Understanding myths and realities of test-suite evolution
Abstract
Test suites, once created, rarely remain static. Just like the application they are testing, they evolve throughout their lifetime. Test obsolescence is probably the most known reason for test-suite evolution - test cases cease to work because of changes in the code and must be suitably repaired. Repairing existing test cases manually, however, can be extremely time consuming, especially for large test suites, which has motivated the recent development of automated test-repair techniques. We believe that, for developing effective repair techniques that are applicable in real-world scenarios, a fundamental prerequisite is a thorough understanding of how test cases evolve in practice. Without such knowledge, we risk to develop techniques that may work well for only a small number of tests or, worse, that may not work at all in most realistic cases. Unfortunately, to date there are no studies in the literature that investigate how test suites evolve. To tackle this problem, in this paper we present a technique for studying test-suite evolution, a tool that implements the technique, and an extensive empirical study in which we used our technique to study many versions of six real-world programs and their unit test suites.
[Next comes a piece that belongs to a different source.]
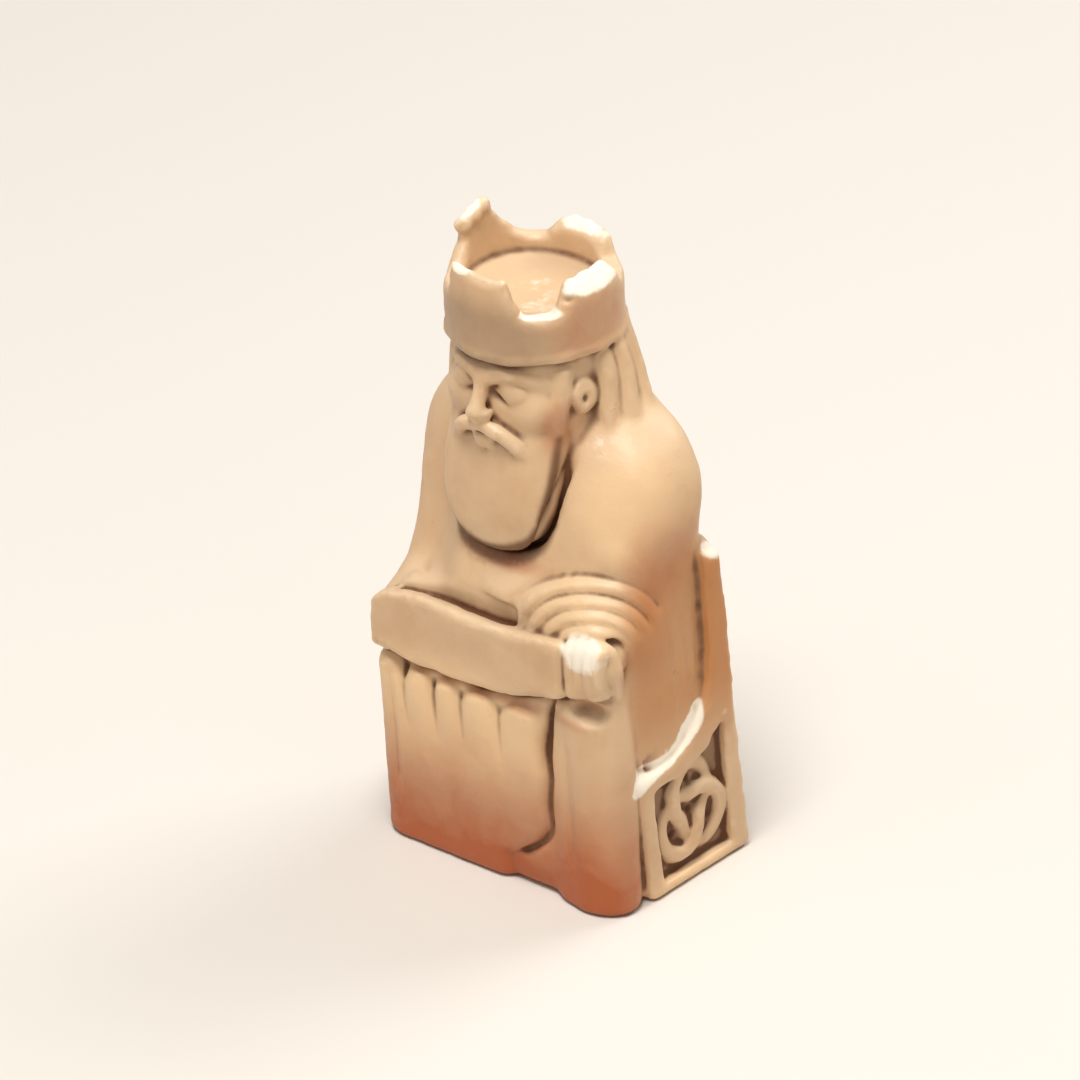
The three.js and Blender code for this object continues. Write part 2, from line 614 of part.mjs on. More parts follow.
function king() {
  const figure = joined([
    core(), robe(), frontCloth(), ...pleats(), leftLeg(),
    ...[trunk(), ...bothSides([mantleSide(), ...mantleFolds()])].map(heldBack), leftSleeve(), ...rightArm(),
    sword(), ...leftFist(), ...rightHand(),
    skull(), ...face(), beard(), ...hair(), crown(), ...leafTip(),
  ]);
  const floor = new THREE.BoxGeometry(3 * WIDTH, 3 * DEPTH, HEIGHT).translate(0, 0, -HEIGHT / 2);
  return cutBy(figure.add(throne()), [floor]);
}

function meshOf(manifold, name, material) {
  const { numProp, vertProperties, triVerts } = manifold.getMesh();
  const geometry = new THREE.BufferGeometry();
  const points = new Float32Array((vertProperties.length / numProp) * 3);
  for (let i = 0; i < points.length; i += 1) {
    points[i] = vertProperties[Math.floor(i / 3) * numProp + (i % 3)];
  }
  geometry.setAttribute("position", new THREE.BufferAttribute(points, 3));
  geometry.setIndex(new THREE.BufferAttribute(new Uint32Array(triVerts), 1));
  const mesh = new THREE.Mesh(geometry, material);
  mesh.name = name;
  return mesh;
}

const castResin = new THREE.MeshStandardMaterial({ color: 0xc8aa87, roughness: 0.5, metalness: 0 });
const piece = new THREE.Group();
piece.add(meshOf(king(), "seated_king", castResin));

export default piece;
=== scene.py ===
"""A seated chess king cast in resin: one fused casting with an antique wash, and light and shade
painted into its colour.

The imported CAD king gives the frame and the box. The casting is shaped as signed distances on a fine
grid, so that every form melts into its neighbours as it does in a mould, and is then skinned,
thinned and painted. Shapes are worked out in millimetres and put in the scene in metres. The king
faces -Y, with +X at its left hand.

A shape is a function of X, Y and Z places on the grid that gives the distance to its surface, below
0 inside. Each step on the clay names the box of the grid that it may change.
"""

from __future__ import annotations

import logging
import math
from dataclasses import dataclass, replace
from enum import Enum
from functools import partial
from typing import Callable, Sequence

import bpy
import numpy as np
from mathutils import Matrix, Vector
from mathutils.bvhtree import BVHTree


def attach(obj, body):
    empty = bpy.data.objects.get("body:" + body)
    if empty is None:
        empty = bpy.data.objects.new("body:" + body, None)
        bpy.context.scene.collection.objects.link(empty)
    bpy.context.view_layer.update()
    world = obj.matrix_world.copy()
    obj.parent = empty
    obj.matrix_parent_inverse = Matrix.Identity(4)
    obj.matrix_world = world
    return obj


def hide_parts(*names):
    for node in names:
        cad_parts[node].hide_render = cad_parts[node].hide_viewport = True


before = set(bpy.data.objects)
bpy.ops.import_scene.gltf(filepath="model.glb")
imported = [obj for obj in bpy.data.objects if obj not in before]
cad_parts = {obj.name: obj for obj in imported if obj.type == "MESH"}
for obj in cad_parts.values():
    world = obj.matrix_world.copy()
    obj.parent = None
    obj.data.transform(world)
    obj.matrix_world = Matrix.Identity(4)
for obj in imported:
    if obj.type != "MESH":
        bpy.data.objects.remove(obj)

log = logging.getLogger("king")
Field = np.ndarray
Shape = Callable[[Field, Field, Field], Field]
Point = Sequence[float]
Line = Sequence[Point]
Box = tuple[Point, Point]
Span = tuple[float, float]
Table = Sequence[Span]
Paint = tuple[int, int, int]
Tint = tuple[float, float, float]

MILLIMETRE = 0.001
WIDTH = 39.0
DEPTH = 24.0
SIDE = WIDTH / 2
FRONT = -DEPTH / 2
BACK = DEPTH / 2
FINE_CELL = 0.25
CLAY_BOX = ((-20.75, -13.25, -1.25), (20.75, 13.25, 81.5))
AIR = 30.0
TINY = 1e-6
EDGE = 20.5
NEAR = -13
FAR = 13


class Hand(Enum):
    """Which side of the king a shape is on, as the sign of its X."""

    LEFT = 1
    RIGHT = -1


def ramp(low: float, high: float, value: Field) -> Field:
    """Smooth step from 0 at low to 1 at high."""
    share = np.clip((value - low) / (high - low), 0, 1)
    return share * share * (3 - 2 * share)


def bell(away: Field, wide: float) -> Field:
    """Smooth bump of height 1, that has faded out two widths away."""
    return np.exp(-((away / wide) ** 2))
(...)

This is the first study of this kind, and our results reveal several interesting aspects of test-suite evolution. In particular, our findings show that test repair is just one possible reason for test-suite evolution, whereas most changes involve refactorings, deletions, and additions of test cases. Our results also show that test modifications tend to involve complex, and hard-to-automate, changes to test cases, and that existing test-repair techniques that focus exclusively on assertions may have limited practical applicability. More generally, our findings provide initial insight on how test cases are added, removed, and modified in practice, and can guide future research efforts in the area of test-suite evolution. © 2012 ACM.